[Exercise details] Retype the data below without altering anything.
···
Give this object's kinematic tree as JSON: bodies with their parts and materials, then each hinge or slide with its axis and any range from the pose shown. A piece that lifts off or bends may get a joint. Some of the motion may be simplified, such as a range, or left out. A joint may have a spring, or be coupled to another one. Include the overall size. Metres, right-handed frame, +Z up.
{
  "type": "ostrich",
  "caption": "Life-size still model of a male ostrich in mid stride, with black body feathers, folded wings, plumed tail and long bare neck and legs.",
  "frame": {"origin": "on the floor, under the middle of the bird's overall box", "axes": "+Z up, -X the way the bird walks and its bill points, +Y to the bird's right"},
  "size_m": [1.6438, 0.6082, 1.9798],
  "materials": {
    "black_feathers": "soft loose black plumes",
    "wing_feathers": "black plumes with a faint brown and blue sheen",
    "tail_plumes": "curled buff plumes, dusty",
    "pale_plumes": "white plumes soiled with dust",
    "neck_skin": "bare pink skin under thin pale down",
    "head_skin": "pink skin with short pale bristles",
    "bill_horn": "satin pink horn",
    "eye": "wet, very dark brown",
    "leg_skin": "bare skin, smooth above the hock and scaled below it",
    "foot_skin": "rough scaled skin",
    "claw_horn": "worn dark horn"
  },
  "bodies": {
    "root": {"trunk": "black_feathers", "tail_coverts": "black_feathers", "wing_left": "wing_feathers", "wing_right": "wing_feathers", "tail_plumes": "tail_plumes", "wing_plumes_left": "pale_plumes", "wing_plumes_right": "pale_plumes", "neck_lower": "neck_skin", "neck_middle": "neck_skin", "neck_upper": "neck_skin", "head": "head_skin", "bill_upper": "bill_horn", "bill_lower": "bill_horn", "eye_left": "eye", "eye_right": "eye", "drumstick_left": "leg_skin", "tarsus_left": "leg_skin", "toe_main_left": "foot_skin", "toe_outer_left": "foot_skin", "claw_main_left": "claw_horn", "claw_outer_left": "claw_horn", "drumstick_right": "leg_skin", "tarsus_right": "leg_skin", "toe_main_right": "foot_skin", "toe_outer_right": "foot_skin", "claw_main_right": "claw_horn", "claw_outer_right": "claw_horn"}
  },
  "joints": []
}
···
[Response to this exercise]
Give this object's kinematic tree as JSON: bodies with their parts and materials, then each hinge or slide with its axis and any range from the pose shown. A piece that lifts off or bends may get a joint. Some of the motion may be simplified, such as a range, or left out. A joint may have a spring, or be coupled to another one. Include the overall size. Metres, right-handed frame, +Z up.
{
  "type": "ostrich",
  "caption": "Life-size still model of a male ostrich in mid stride, with black body feathers, folded wings, plumed tail and long bare neck and legs.",
  "frame": {"origin": "on the floor, under the middle of the bird's overall box", "axes": "+Z up, -X the way the bird walks and its bill points, +Y to the bird's right"},
  "size_m": [1.6438, 0.6082, 1.9798],
  "materials": {
    "black_feathers": "soft loose black plumes",
    "wing_feathers": "black plumes with a faint brown and blue sheen",
    "tail_plumes": "curled buff plumes, dusty",
    "pale_plumes": "white plumes soiled with dust",
    "neck_skin": "bare pink skin under thin pale down",
    "head_skin": "pink skin with short pale bristles",
    "bill_horn": "satin pink horn",
    "eye": "wet, very dark brown",
    "leg_skin": "bare skin, smooth above the hock and scaled below it",
    "foot_skin": "rough scaled skin",
    "claw_horn": "worn dark horn"
  },
  "bodies": {
    "root": {"trunk": "black_feathers", "tail_coverts": "black_feathers", "wing_left": "wing_feathers", "wing_right": "wing_feathers", "tail_plumes": "tail_plumes", "wing_plumes_left": "pale_plumes", "wing_plumes_right": "pale_plumes", "neck_lower": "neck_skin", "neck_middle": "neck_skin", "neck_upper": "neck_skin", "head": "head_skin", "bill_upper": "bill_horn", "bill_lower": "bill_horn", "eye_left": "eye", "eye_right": "eye", "drumstick_left": "leg_skin", "tarsus_left": "leg_skin", "toe_main_left": "foot_skin", "toe_outer_left": "foot_skin", "claw_main_left": "claw_horn", "claw_outer_left": "claw_horn", "drumstick_right": "leg_skin", "tarsus_right": "leg_skin", "toe_main_right": "foot_skin", "toe_outer_right": "foot_skin", "claw_main_right": "claw_horn", "claw_outer_right": "claw_horn"}
  },
  "joints": []
}